Nei tre anni successivi (1967-1969) l’antro fu oggetto di una campagna sistematica di scavo diretta dal prof. Giuliano Cremonesi, il quale successivamente effettuò una serie di approfondimenti esemplari, come sapeva fare Lui, sul notevolissimo complesso di manufatti recuperati. Nell’ambito delle forme vascolari, decorate spesso con bugnette e di rado con motivi ornamentali ‘a spazzola’ oppure con incisioni profonde che disegnano angoli sovrapposti, risaltano i vasi a fiasco con collo subcilindrico e anse tubolari; le ciotole o scodelle emisferiche con prese a linguetta; i kyathoi globulari con o senza bottone all’apice dell’ansa a nastro. Fra gli oggetti metallici è degno di nota un pugnale di rame a lama triangolare e due fori circolari presso la base. Nell’industria litica - composta da circa 50 cuspidi di freccia - sono prevalenti gli esemplari a ritocco bifacciale accurato, mentre l’industria ossea è connotata da punte con taglio sbiecato.

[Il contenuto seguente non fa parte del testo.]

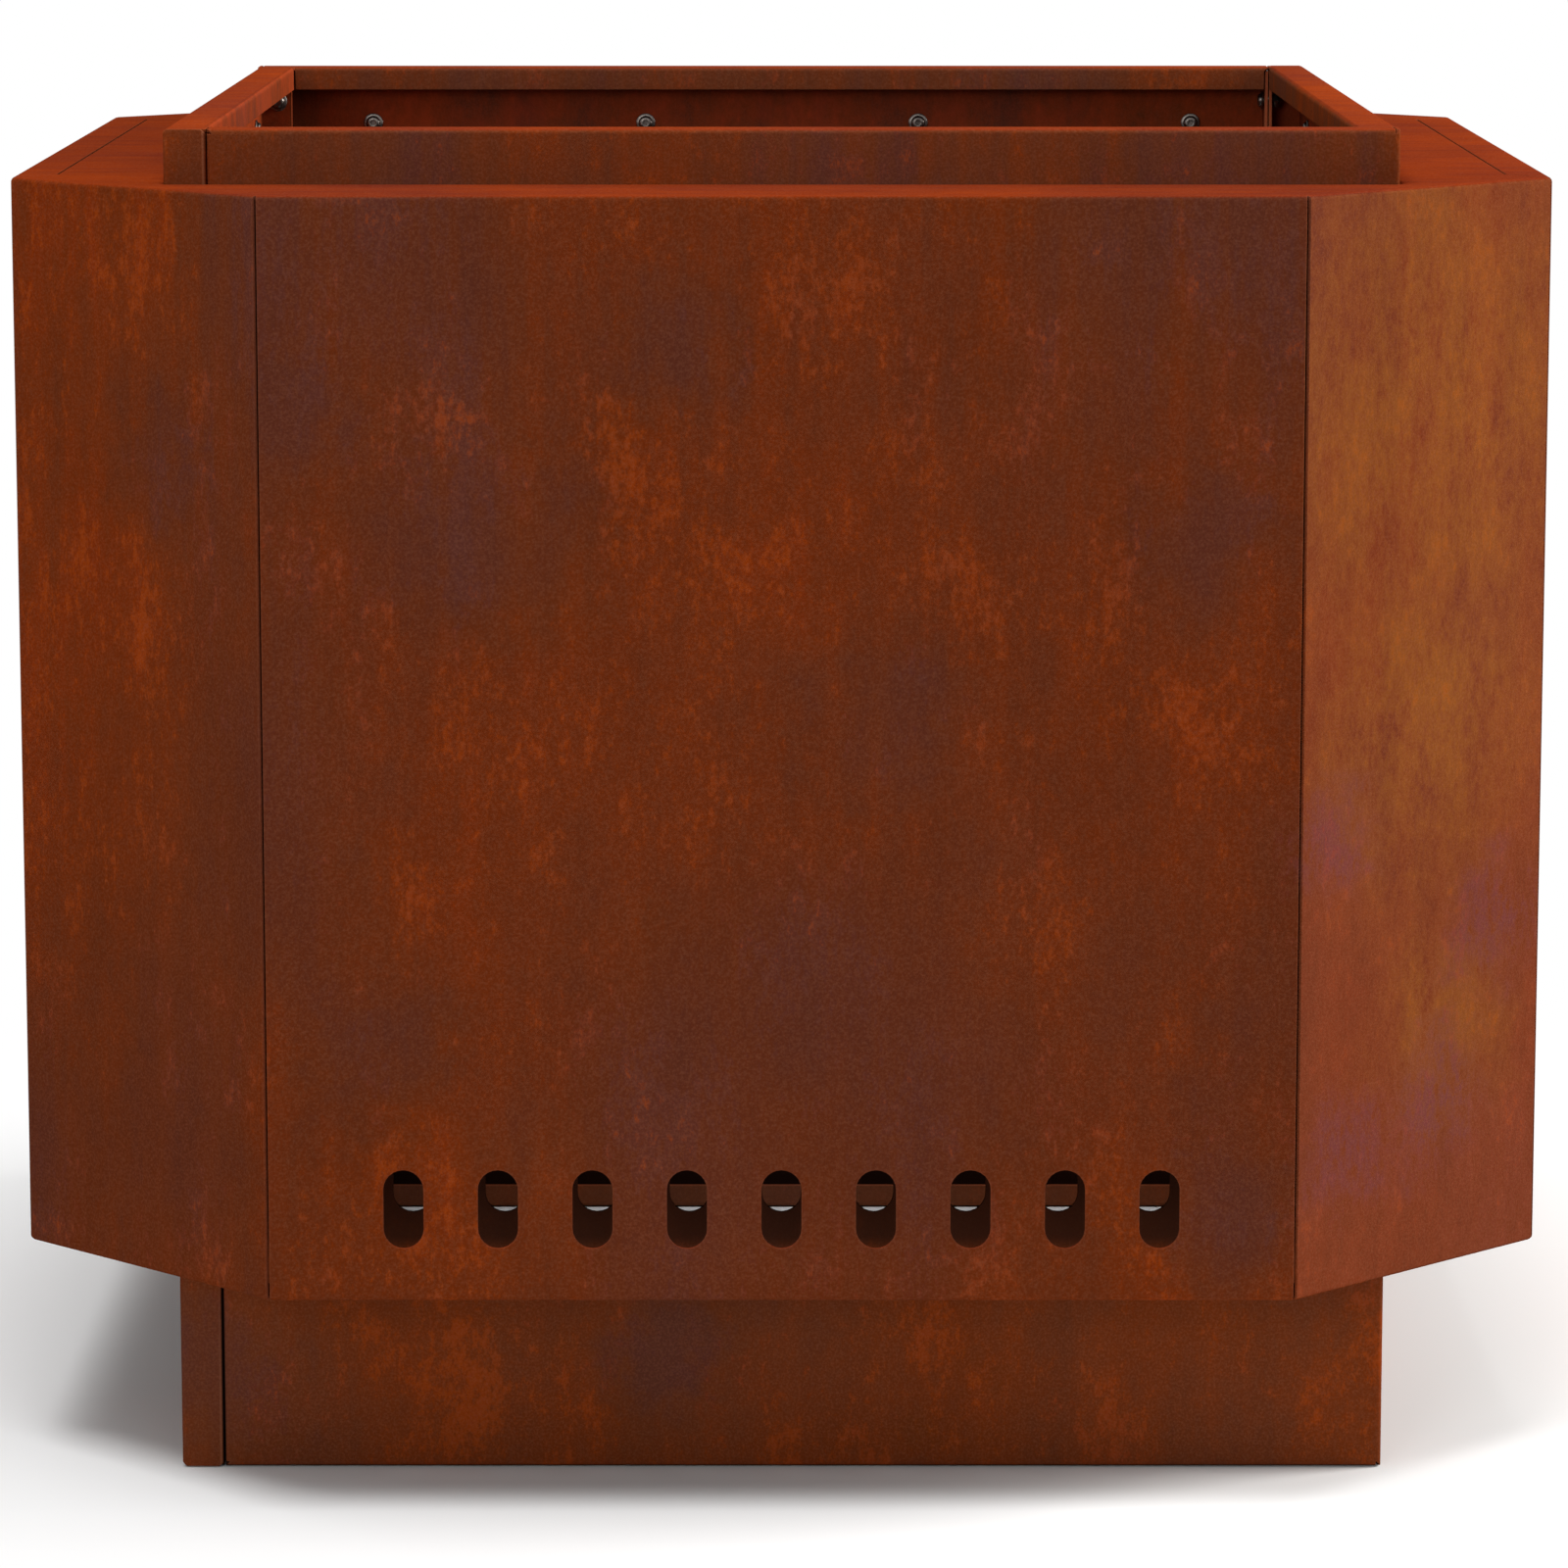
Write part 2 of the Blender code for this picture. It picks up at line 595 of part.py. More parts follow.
def add_all_fasteners(parts, cutters, material):
    wall_inside = -FIREBOX_HALF + SHEET + TOUCH
    row = [
        placed((x, wall_inside, SHELL_SCREW_HEIGHT), (0, 1, 0))
        for x in spread(SHELL_SCREW_COUNT, SHELL_SCREW_ROW_HALF)
    ]
    names = [f"shell_screw_{side}" for side in SIDES]
    add_fasteners(names, row, 2 * SHEET + 3 * TOUCH, parts, cutters, material)

    corner_x = WALL_START + SHEET + TOUCH
    corner_y = RETURN_MIDDLE - FIREBOX_HALF
    row = [placed((corner_x, corner_y, z), (1, 0, 0)) for z in corner_screw_heights()]
    names = [f"corner_screw_{corner}" for corner in CORNERS]
    add_fasteners(names, row, 2 * SHEET + SEAM + 2 * TOUCH, parts, cutters, material)

    ledge_inside = LEDGE_THICKNESS + TOUCH - LEDGE_FACE
    row = [
        placed((x, ledge_inside, LEDGE_SCREW_HEIGHT), (0, 1, 0))
        for x in spread(LEDGE_SCREW_COUNT, LEDGE_SCREW_ROW_HALF)
    ]
    names = [f"ledge_screw_{side}" for side in SIDES]
    stack = LEDGE_THICKNESS + SHEET + 3 * TOUCH
    add_fasteners(names, row, stack, parts, cutters, material)


def main():
    clear_scene()
    parts = new_collection("fire_basket")
    cutters = new_collection("cutters")
    shell_steel = steel("weathering_steel")
    grate_steel = steel("grate_steel")
    add_firebox_walls(parts, cutters, steel("firebox_steel"))
    add_shell(parts, cutters, shell_steel)
    add_side_panels(parts, cutters, shell_steel)
    add_ledges(parts, cutters, grate_steel)
    add_grate_half("left", -1, parts, cutters, grate_steel)
    add_grate_half("right", 1, parts, cutters, grate_steel)
    add_all_fasteners(parts, cutters, steel("bright_steel"))


main()
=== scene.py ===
# %% [markdown]
# # A rusted fire basket
#
# The real object is a square firebox of folded steel sheet with a second sheet shell hung round it.
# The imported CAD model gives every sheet, screw and grate bar its place and size. This script keeps
# those places and gives each sheet soft bends, cut edges and a rust that has grown on it.

import math

import bpy
import numpy as np
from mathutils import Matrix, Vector


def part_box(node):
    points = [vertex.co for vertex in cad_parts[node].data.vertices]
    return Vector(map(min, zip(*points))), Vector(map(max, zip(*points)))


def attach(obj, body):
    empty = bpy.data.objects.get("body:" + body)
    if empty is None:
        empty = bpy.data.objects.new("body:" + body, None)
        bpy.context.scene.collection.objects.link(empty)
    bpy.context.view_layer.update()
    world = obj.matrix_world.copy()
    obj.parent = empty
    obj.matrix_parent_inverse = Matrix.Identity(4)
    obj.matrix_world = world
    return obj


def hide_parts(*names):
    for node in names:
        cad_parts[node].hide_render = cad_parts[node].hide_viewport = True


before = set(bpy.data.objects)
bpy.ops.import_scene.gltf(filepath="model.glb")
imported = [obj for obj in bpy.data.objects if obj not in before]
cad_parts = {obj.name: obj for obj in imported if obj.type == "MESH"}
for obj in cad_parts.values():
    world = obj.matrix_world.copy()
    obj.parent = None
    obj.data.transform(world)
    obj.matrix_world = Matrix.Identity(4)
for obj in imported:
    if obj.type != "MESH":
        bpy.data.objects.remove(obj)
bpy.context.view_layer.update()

# %% [markdown]
# ## Camera
#
# The photograph was taken from in front, a little above the rim, with a long lens. A camera that
# tips down by nine degrees keeps the object in the middle of the frame without any lens shift. The
# price is that upright edges draw together a little towards the foot.

# %% Camera
CAMERA_PLACE = (0.0013, -3.6393, 0.9053)
CAMERA_TILT = 9.2414
CAMERA_LENS = 149.1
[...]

Di pari passo con l’esame dei reperti fittili e metallici procedeva l’analisi, altrettanto importante, dei resti scheletrici, che fu condotta magistralmente dal prof. Francesco Mallegni. La prima pubblicazione del celebre antropologo è del 1972, la seconda (con collaboratori) risale al 1999. Ecco qualche dato mutuato dai suoi studi:
nella grotta di S. Giuseppe furono sepolti almeno 90 individui;
i maschi adulti avevano una statura media di 166 centimetri, le femmine di 150;
di 34 individui è stato possibile calcolare l’ età di morte: i più giovani morirono a 3-9 mesi, i più vecchi a 50 anni;
in tre crani compaiono fori traumatici che, in due casi, furono causa di morte;
si trattava di una “comunità ristretta caratterizzata da notevole endogamia”, ossia da ‘matrimoni’ fra donne e uomini legati da vincoli sociali o familiari;
la dieta alimentare era equilibrata e ricca e “sembra riflettere un elevato status socio-economico”.
Già nel 1974 il prof. Radmilli affermava che, relativamente ai minerali di rame e ai prodotti della lavorazione, per i gruppi di Rinaldone dell’Elba (purtroppo finora non ne sono stati scoperti gli insediamenti) non si può escludere “ l’ipotesi di una diretta fornitura a genti che facevano la spola dall’Oriente all’isola”. E’ un’intuizione che, a distanza di quasi 40 anni, non ha perso il suo smalto: la fama della inesauribilità delle miniere elbane deve aver spinto gruppi di cercatori di minerali - a partire almeno dal 2000-1800 a. C. - a tracciare una frequentata rotta commerciale fra le coste dell’Anatolia e l’Elba. Rotta che, circa 500 anni più tardi, sarà percorsa da Giasone e dagli Argonauti, eroi di quell’epopea di conoscenza e di traffici marittimi cantata, fra gli altri, dal poeta ellenistico Apollonio Rodio.